The resort also feels refreshingly unconcerned with Instagram theatrics. No oversized installations begging to be photographed. The island doesn’t perform for the camera. It trusts that if you are present, you will notice enough. That presence carries into the way the resort handles families and couples. Children are welcome, genuinely so, but never intrusive. Couples can be private without feeling secluded. Solo travellers, too, are left alone in the best possible way. You are neither ignored nor hovered over.

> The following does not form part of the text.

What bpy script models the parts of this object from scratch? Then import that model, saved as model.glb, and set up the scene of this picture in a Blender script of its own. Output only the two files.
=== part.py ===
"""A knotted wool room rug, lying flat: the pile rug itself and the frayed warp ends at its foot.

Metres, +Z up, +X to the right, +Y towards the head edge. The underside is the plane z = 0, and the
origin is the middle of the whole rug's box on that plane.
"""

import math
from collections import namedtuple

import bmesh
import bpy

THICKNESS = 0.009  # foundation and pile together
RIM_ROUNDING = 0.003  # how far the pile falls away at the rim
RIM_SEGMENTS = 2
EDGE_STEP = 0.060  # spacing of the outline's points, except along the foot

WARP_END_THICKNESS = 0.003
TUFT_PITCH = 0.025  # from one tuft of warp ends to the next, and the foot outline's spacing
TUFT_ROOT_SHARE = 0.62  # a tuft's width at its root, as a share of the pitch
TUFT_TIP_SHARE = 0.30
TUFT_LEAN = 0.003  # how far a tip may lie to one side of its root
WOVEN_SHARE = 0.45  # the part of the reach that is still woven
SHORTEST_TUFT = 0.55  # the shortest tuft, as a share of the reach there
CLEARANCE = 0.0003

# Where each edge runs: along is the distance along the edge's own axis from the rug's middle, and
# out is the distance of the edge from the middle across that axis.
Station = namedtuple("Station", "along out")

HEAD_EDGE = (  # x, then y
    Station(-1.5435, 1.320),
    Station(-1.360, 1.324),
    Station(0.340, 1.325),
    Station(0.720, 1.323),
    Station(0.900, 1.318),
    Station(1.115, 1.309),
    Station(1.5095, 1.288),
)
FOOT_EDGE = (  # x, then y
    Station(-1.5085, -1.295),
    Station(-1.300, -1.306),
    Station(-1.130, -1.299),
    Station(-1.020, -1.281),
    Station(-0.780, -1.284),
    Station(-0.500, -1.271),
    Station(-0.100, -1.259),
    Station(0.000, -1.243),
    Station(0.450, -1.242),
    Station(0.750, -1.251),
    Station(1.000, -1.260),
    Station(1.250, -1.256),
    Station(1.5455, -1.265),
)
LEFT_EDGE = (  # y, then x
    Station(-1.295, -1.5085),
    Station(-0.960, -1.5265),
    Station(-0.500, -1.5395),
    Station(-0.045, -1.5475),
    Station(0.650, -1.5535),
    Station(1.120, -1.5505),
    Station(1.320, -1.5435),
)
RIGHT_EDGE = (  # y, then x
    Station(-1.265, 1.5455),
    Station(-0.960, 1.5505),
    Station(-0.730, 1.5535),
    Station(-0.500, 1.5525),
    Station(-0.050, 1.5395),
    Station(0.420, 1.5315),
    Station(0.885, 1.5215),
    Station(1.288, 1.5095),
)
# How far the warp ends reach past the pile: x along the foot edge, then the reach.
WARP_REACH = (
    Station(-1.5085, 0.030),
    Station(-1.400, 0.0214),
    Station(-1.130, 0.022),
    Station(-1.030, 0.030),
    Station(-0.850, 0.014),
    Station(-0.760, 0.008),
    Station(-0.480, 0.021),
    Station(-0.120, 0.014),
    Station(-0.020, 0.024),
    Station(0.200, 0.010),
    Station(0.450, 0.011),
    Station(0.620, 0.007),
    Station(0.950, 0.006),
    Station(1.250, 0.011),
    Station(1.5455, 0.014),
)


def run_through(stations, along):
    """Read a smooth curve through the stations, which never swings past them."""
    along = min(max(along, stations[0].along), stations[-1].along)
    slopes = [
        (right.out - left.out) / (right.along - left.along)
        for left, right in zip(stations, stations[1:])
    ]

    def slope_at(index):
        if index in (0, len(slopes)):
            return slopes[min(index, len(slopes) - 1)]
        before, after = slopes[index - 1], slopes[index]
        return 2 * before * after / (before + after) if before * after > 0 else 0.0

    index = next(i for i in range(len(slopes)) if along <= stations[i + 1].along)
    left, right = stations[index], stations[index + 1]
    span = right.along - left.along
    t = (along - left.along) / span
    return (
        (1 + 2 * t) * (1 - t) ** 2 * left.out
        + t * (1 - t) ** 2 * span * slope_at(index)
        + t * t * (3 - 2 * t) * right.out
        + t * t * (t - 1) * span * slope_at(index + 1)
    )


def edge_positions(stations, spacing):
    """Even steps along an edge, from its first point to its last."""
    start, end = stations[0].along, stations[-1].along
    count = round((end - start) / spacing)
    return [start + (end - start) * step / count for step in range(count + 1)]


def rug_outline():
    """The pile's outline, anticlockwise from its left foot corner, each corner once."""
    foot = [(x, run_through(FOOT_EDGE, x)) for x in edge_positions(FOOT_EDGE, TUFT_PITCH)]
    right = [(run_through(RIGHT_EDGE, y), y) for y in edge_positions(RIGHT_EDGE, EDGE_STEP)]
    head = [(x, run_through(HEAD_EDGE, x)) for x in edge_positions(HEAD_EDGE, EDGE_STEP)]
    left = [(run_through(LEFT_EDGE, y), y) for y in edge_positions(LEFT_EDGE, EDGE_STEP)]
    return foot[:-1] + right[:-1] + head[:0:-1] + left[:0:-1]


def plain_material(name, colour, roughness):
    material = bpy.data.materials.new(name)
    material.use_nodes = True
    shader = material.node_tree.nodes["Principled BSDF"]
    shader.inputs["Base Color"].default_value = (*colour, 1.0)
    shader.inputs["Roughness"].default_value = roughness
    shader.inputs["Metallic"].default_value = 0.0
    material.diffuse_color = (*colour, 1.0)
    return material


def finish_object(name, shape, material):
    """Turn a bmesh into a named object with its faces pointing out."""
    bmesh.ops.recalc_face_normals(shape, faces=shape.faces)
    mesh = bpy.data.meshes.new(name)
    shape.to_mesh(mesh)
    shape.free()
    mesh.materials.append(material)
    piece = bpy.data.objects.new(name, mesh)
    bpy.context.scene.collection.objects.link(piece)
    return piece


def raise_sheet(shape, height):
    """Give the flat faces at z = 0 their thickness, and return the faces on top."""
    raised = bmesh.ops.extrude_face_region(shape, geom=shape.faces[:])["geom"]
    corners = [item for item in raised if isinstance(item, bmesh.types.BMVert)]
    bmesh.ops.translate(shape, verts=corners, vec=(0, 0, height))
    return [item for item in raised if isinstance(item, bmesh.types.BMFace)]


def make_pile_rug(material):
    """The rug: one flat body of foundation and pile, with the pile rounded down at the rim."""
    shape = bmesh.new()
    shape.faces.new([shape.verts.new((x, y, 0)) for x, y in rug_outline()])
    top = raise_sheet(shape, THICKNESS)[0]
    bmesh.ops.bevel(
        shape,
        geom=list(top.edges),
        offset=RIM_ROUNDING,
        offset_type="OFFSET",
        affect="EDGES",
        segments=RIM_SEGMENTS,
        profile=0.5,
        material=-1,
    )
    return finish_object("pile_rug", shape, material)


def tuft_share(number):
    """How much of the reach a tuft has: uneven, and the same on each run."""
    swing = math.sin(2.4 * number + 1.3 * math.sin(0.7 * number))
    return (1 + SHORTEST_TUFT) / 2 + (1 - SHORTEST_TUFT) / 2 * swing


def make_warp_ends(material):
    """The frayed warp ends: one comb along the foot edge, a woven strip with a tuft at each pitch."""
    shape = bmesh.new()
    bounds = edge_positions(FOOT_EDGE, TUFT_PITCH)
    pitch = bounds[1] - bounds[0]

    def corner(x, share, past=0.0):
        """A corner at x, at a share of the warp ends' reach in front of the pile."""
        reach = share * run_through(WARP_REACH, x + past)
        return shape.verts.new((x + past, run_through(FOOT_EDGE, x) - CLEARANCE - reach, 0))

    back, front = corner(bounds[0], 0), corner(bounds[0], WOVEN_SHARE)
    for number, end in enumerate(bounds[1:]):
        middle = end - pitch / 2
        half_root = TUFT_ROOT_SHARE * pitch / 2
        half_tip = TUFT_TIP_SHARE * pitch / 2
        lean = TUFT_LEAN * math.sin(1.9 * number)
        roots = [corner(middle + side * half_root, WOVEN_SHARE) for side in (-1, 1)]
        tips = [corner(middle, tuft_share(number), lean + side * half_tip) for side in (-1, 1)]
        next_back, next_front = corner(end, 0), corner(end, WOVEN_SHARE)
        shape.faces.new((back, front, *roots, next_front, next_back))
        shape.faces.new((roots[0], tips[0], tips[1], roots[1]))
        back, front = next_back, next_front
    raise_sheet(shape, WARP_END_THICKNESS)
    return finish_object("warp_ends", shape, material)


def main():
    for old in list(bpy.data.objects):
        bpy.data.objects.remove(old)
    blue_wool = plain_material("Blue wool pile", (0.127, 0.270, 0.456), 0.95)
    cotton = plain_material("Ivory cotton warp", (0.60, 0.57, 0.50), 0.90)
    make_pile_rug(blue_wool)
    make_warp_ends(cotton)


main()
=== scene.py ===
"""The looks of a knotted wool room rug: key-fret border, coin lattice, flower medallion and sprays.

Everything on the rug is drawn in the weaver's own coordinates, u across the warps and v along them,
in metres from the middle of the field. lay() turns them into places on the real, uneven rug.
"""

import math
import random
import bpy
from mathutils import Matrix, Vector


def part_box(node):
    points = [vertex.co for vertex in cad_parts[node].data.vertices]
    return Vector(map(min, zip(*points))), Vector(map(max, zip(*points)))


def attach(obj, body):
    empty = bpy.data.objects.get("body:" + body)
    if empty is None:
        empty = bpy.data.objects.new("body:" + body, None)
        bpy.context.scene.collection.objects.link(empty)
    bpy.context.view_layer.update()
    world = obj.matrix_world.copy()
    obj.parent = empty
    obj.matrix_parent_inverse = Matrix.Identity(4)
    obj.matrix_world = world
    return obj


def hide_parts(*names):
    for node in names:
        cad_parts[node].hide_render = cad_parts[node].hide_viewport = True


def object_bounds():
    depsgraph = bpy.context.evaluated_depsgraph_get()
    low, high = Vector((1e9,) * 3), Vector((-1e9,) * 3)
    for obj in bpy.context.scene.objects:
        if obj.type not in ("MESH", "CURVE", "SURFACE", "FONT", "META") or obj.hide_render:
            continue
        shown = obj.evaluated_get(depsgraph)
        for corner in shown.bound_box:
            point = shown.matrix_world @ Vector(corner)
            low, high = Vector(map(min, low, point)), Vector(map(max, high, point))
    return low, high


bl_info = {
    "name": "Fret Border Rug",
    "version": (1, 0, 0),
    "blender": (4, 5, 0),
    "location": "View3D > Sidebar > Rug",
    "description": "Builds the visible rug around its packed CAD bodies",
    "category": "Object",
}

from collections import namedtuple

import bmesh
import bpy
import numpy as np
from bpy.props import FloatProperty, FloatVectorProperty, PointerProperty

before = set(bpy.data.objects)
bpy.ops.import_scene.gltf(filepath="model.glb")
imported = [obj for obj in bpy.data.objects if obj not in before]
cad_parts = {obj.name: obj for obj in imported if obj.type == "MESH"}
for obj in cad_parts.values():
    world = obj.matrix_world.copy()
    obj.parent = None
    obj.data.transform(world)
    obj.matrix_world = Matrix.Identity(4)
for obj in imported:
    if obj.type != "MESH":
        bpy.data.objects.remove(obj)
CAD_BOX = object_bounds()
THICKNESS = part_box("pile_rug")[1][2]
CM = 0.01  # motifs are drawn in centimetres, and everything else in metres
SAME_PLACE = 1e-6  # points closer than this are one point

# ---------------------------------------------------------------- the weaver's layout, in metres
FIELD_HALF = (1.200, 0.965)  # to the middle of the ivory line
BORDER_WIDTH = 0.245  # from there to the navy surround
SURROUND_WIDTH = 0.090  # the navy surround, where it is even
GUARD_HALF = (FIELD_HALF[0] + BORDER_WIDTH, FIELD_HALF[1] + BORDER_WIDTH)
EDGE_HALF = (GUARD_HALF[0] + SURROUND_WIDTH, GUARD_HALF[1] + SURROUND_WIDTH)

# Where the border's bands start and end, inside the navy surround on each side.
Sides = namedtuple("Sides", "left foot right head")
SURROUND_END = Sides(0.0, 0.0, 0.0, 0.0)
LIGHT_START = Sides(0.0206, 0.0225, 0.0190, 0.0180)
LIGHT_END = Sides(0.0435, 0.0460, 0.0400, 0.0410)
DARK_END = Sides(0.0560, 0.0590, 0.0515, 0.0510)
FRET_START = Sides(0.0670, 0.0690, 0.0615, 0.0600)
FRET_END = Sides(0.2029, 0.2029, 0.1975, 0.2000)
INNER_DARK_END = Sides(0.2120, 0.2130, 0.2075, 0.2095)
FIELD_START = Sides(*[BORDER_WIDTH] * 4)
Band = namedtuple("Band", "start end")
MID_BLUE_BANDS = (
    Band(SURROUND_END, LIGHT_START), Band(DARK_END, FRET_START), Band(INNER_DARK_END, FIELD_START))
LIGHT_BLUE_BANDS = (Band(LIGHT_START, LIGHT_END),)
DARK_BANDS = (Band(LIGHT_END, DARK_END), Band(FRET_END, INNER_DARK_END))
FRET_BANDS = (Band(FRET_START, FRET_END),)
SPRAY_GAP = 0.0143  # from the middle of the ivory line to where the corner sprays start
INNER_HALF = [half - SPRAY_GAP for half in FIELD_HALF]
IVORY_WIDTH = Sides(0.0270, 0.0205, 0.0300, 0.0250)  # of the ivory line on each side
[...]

As evening approached, I met Didier Jardin, the resort’s general manager, at the Sunset Lounge. “Connection,” he said, is everything. He believes the resort works because it functions like a village—warm, familiar, deeply human. A longtime Four Seasons veteran and an avid diver, Didier understands that true luxury today isn’t excess.

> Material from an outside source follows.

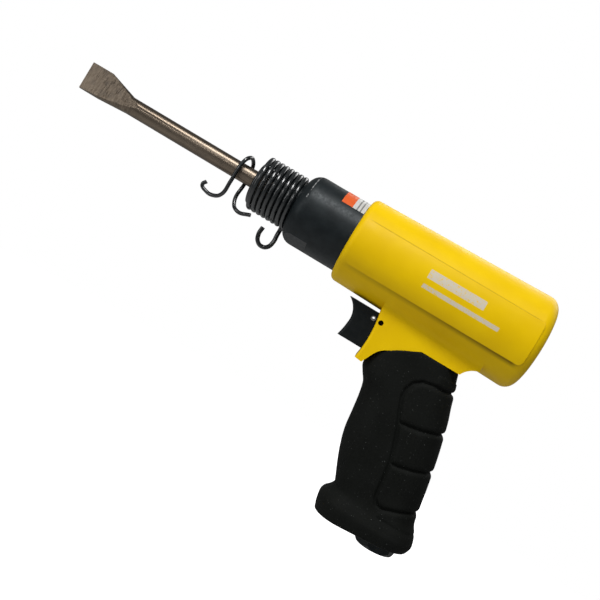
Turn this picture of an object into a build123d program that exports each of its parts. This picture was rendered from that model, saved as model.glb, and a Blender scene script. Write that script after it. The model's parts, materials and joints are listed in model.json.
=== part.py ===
from build123d import *
import os
from math import cos, pi, radians, sin

# Pneumatic air hammer with its chisel. Millimetres.
# Origin: centre of the air inlet's mouth. +Z is up, -X points to the chisel, and y = 0 is the middle.
# Profiles are drawn in "tool" places: x from the motor housing's front edge, z from the barrel's axis.

# Where the housing's front edge and the barrel's axis stand from the inlet's mouth
FRONT_X = -98.5
BARREL_Z = 141.5

# Motor
HOUSING_LENGTH = 117.8
HOUSING_FRONT_R = 25.4
HOUSING_REAR_R = 28.5
BARREL_R = 21.15
SHANK_R = 5.09
PISTON_R = 9.5
RUNNING_GAP = 0.05

# Beehive spring
COIL_R = 14.75
WIRE_R = 1.42
COIL_PITCH = 3.07
COIL_TURNS = 7.5

# Throttle and handle
THROTTLE_Z = -32.0
PIN_X = 33.0
PIN_R = 1.4
NECK_HALF = 15.2
NECK_BLEND = 7.0
SLOT_PLACE = (43.0, -39.0)
SLOT_LENGTH = 20.0
SLOT_HEIGHT = 22.0
SLOT_HALF = 10.4
FOOT_SLOPE = 4.7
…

Dinner at Kandu Grill was straightforward and satisfying—mixed seafood grill, creamy potato gratin, the ocean calm and dark beyond the deck. The next morning began with a swim in our private pool, followed by an Italian cooking session at Reef Club with Chef Ahmed Abdul Rahman. Tomato gazpacho, mushroom risotto with black truffle, tagliolini with marinara, and tiramisu. And to make it more fun and memorable, we were handed a certificate for completing the cooking class. Reef Club works best when you arrive a little sun-tired and unambitious.
What stayed with us most, though, was the sense of familiarity. Not intimacy, exactly, but recognition. By the third day, conversations picked up where they had left off. Preferences were remembered. Schedules adjusted quietly. You begin to feel less like a guest and more like a temporary resident. This is not the Maldives for people who want to be impressed every minute. It is for those who want to breathe. For travellers who understand that luxury, at this point, is not about excess but about enough.
That evening, a dolphin cruise took us out into open water. A dhoni carried us into the ocean, where spinner dolphins leapt and spun as the sun dipped behind them. After filling our galleries with loads and loads of videos, we headed back. Later that night, during dinner back at Reef Club, the weather shifted, as strong winds came in quickly and rain followed. And the pitter patter lulled us to sleep on our last night on the island.
On the final morning, we returned to URJA for a grounding massage as the last and final step of our island reset. A lemon-ginger drink, then quiet, focused treatment. We left calmer than we arrived. The spa deserves more than a single visit, if time allows. Beyond treatments, URJA encourages small adjustments—sleep earlier, drink water properly, pay attention to posture. It doesn’t sell transformation, but merely suggests correction.
After a last sushi lunch at Café Huraa, it was time to leave. When the speedboat finally pulled away from the jetty, there was no dramatic goodbye. Just a lingering want to come back again. What you take back is not just photographs or anecdotes, but a recalibrated sense of pace. You sleep better. You eat without distraction. You remember what it feels like to let a day unfold without checking what comes next. Four Seasons Kuda Huraa simply reminds you of a version of yourself that isn’t constantly reaching for more. But for now, as they say in Maldivian: Vakivelanee.